▸ WRITTEN EXERCISE: From the records below, copy out exactly the lines from the one containing "placed() basket_rails();" to the one containing "import math", both included. Add nothing else.

▸ RECORD EXTRACTS:
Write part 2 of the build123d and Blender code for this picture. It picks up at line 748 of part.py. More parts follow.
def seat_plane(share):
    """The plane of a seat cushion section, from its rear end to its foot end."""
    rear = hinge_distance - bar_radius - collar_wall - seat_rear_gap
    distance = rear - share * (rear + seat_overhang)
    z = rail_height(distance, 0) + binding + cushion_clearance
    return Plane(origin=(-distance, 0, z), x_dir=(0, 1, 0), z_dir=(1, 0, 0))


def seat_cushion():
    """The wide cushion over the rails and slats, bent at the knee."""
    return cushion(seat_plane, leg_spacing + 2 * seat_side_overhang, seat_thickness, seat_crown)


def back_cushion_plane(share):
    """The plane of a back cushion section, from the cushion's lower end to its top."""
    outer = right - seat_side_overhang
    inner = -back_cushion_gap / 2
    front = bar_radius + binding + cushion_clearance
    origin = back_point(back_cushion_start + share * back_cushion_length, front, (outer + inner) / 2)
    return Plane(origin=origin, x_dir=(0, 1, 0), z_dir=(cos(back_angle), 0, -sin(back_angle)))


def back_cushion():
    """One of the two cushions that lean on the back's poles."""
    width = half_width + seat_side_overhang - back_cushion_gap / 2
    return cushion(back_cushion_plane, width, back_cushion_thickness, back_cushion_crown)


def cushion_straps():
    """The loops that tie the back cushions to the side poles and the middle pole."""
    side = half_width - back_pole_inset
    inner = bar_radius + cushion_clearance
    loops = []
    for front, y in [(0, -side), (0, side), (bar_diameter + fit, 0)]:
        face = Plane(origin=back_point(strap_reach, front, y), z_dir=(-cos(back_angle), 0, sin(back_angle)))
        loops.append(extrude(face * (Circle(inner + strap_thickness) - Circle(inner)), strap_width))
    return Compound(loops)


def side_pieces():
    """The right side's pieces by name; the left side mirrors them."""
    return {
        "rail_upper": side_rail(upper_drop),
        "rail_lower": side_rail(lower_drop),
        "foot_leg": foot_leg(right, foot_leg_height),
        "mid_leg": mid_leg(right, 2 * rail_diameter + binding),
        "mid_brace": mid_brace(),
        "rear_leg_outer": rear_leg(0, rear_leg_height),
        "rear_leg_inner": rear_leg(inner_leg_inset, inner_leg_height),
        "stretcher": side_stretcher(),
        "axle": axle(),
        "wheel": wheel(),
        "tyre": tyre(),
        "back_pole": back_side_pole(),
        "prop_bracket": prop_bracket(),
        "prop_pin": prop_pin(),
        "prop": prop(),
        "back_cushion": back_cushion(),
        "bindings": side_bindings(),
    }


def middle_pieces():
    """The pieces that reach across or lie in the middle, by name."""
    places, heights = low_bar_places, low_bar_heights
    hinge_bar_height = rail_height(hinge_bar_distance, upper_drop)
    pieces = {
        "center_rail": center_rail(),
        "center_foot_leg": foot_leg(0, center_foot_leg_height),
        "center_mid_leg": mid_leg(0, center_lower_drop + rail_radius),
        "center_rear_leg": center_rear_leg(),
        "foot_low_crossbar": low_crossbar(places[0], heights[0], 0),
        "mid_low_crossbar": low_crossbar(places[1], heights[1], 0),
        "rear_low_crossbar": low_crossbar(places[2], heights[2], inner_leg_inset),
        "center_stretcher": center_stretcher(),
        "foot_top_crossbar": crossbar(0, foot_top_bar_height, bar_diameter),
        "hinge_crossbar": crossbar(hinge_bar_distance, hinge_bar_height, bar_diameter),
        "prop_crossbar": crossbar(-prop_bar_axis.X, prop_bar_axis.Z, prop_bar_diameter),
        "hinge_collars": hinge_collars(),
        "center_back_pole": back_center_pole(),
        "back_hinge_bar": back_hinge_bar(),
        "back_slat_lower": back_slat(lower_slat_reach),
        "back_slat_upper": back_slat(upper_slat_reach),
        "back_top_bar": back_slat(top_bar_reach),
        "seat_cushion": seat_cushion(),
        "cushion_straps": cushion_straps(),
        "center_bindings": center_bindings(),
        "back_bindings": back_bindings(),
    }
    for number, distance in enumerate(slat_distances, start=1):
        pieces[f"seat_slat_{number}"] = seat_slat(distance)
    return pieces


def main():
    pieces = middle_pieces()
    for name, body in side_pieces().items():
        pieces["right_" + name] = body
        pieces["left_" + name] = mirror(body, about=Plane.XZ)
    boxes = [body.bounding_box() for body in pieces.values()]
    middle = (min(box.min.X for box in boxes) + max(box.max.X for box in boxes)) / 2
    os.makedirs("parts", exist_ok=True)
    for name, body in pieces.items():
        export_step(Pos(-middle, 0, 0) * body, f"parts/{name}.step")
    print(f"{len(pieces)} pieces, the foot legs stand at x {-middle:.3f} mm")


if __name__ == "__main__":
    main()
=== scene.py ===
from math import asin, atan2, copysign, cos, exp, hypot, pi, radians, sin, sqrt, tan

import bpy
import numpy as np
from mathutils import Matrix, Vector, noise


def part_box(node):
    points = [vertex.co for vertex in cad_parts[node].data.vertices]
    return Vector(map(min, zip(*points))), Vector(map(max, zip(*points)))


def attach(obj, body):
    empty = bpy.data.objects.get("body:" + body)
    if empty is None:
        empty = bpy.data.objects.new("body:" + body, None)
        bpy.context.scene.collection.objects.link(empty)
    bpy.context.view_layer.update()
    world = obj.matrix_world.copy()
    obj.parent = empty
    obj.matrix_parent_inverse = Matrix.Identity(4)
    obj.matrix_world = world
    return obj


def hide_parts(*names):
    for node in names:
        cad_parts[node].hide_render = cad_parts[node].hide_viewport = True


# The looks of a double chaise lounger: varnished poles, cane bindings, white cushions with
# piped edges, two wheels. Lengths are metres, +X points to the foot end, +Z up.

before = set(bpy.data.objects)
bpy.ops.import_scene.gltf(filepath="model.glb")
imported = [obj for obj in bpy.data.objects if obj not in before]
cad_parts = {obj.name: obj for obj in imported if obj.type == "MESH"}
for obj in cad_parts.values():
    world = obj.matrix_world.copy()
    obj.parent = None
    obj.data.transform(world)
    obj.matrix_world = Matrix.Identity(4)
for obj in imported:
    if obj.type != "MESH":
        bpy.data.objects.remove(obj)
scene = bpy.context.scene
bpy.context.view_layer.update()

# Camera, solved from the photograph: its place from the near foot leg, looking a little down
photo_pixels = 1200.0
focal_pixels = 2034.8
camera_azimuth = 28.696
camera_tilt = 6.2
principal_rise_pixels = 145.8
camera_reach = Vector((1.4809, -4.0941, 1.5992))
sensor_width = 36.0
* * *
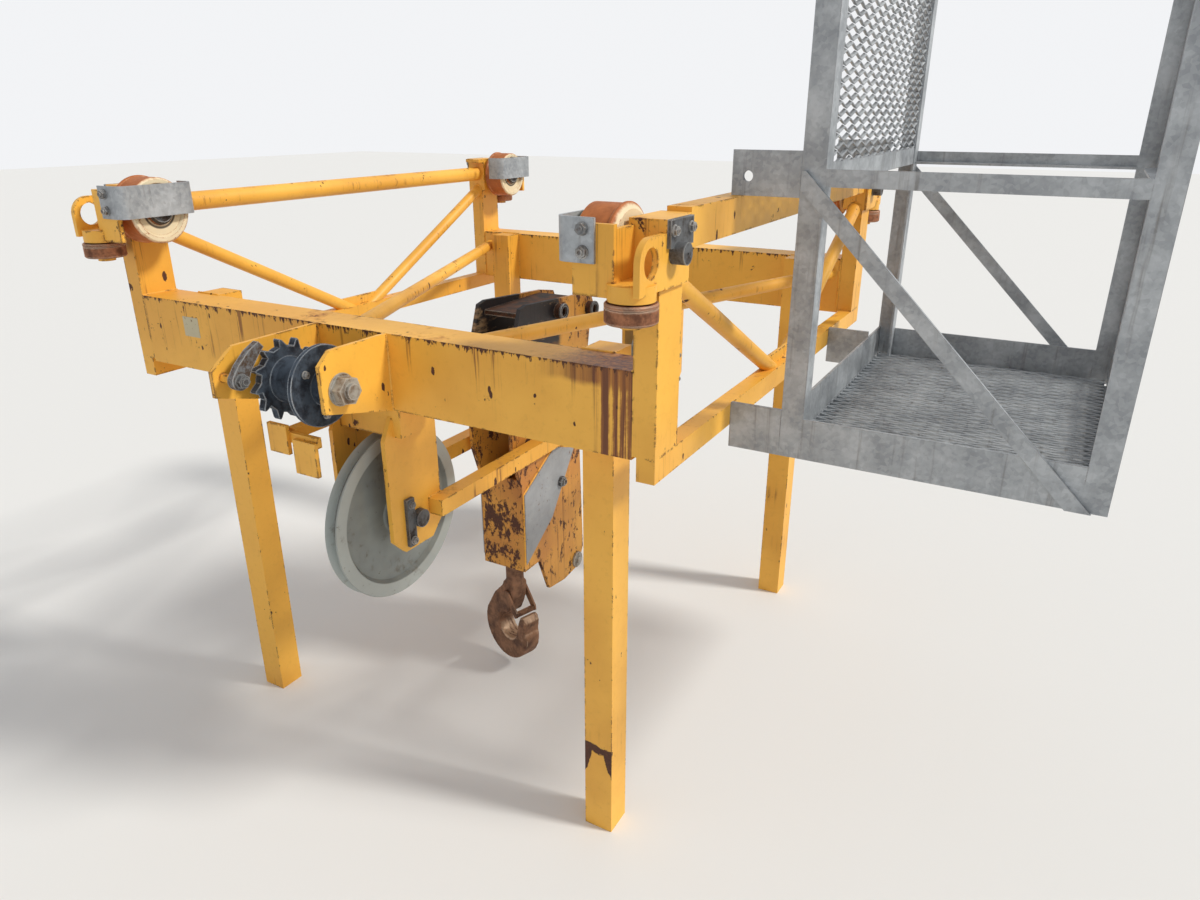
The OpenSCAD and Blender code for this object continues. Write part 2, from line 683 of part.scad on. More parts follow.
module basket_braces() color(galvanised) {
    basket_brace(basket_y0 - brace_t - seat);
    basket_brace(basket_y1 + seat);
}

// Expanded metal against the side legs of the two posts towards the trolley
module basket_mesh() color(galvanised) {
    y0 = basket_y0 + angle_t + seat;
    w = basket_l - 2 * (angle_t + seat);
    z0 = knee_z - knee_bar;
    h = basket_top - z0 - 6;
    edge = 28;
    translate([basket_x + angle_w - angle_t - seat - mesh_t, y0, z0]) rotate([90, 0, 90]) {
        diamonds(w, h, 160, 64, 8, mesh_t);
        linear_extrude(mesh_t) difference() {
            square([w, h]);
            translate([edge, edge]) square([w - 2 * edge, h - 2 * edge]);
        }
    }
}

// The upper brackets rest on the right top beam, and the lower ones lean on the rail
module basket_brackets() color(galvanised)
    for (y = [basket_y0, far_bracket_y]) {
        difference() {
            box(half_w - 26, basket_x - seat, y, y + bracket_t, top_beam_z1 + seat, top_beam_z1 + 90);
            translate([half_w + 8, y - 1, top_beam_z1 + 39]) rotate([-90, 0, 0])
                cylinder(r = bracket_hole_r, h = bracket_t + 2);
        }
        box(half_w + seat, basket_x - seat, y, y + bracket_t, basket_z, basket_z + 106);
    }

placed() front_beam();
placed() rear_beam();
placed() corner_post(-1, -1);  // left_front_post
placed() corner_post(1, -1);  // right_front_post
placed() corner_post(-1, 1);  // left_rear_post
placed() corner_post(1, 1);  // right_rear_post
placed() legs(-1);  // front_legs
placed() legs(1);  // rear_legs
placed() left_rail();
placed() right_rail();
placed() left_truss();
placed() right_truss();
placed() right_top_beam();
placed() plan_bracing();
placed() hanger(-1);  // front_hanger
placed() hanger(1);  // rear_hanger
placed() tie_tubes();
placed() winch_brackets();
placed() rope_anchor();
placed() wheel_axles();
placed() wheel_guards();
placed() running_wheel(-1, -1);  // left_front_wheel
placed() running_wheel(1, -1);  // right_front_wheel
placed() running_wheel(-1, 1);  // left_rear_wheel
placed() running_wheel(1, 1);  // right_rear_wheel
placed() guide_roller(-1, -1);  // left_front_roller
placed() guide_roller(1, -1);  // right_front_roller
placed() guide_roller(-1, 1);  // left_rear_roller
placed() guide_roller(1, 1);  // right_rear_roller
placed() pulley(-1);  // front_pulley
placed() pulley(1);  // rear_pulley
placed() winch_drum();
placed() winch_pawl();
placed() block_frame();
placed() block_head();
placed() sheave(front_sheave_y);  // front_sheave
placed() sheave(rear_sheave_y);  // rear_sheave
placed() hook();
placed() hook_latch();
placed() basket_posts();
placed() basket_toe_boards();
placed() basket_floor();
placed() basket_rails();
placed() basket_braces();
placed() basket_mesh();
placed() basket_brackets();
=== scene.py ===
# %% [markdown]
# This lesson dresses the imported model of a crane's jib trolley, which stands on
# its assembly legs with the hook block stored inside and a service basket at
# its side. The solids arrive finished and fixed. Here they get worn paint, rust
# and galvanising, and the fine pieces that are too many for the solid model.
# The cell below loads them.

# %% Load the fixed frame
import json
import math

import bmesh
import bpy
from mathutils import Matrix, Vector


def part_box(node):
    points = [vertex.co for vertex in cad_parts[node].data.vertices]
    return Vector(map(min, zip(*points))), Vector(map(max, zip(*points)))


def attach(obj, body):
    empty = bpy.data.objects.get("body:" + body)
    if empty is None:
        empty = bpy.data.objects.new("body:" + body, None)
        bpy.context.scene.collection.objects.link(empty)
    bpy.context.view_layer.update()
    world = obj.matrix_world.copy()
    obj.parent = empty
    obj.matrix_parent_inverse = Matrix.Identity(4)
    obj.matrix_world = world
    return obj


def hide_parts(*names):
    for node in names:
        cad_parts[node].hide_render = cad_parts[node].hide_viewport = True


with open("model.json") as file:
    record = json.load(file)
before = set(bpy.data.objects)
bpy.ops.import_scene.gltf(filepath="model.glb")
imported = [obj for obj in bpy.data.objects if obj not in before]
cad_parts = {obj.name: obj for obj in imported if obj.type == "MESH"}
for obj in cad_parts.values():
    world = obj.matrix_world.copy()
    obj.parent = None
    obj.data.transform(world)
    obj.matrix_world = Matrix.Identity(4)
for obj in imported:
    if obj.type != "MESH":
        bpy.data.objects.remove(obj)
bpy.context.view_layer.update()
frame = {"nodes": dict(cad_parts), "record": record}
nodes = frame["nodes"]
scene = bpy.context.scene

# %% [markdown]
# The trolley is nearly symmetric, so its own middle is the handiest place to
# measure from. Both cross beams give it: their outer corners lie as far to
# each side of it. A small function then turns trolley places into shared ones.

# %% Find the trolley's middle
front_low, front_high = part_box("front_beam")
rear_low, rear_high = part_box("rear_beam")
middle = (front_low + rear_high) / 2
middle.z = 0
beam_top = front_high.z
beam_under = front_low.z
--
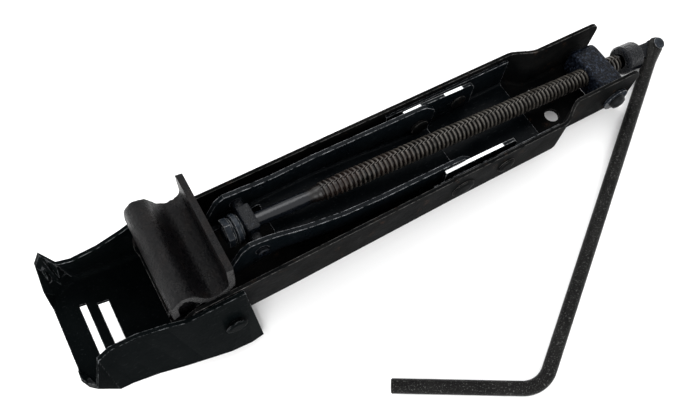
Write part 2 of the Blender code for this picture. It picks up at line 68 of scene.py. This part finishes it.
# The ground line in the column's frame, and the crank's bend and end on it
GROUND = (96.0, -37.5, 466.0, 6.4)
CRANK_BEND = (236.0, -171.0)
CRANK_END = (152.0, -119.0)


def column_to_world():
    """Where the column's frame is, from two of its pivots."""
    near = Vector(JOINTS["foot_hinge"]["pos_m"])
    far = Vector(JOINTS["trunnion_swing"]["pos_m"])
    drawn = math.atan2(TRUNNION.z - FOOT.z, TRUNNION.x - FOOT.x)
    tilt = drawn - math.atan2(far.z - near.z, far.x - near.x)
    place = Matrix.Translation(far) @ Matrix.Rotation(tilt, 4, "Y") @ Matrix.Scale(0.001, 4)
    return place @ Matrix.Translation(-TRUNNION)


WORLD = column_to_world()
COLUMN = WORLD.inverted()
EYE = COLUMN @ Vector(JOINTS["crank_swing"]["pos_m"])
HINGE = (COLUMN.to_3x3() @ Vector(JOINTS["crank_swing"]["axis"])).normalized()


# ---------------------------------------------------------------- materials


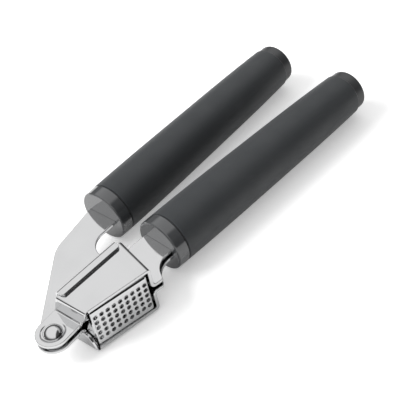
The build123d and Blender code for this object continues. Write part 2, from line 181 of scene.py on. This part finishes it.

▸ SOLUTION TO THE EXERCISE:
placed() basket_rails();
placed() basket_braces();
placed() basket_mesh();
placed() basket_brackets();
=== scene.py ===
# %% [markdown]
# This lesson dresses the imported model of a crane's jib trolley, which stands on
# its assembly legs with the hook block stored inside and a service basket at
# its side. The solids arrive finished and fixed. Here they get worn paint, rust
# and galvanising, and the fine pieces that are too many for the solid model.
# The cell below loads them.

# %% Load the fixed frame
import json
import math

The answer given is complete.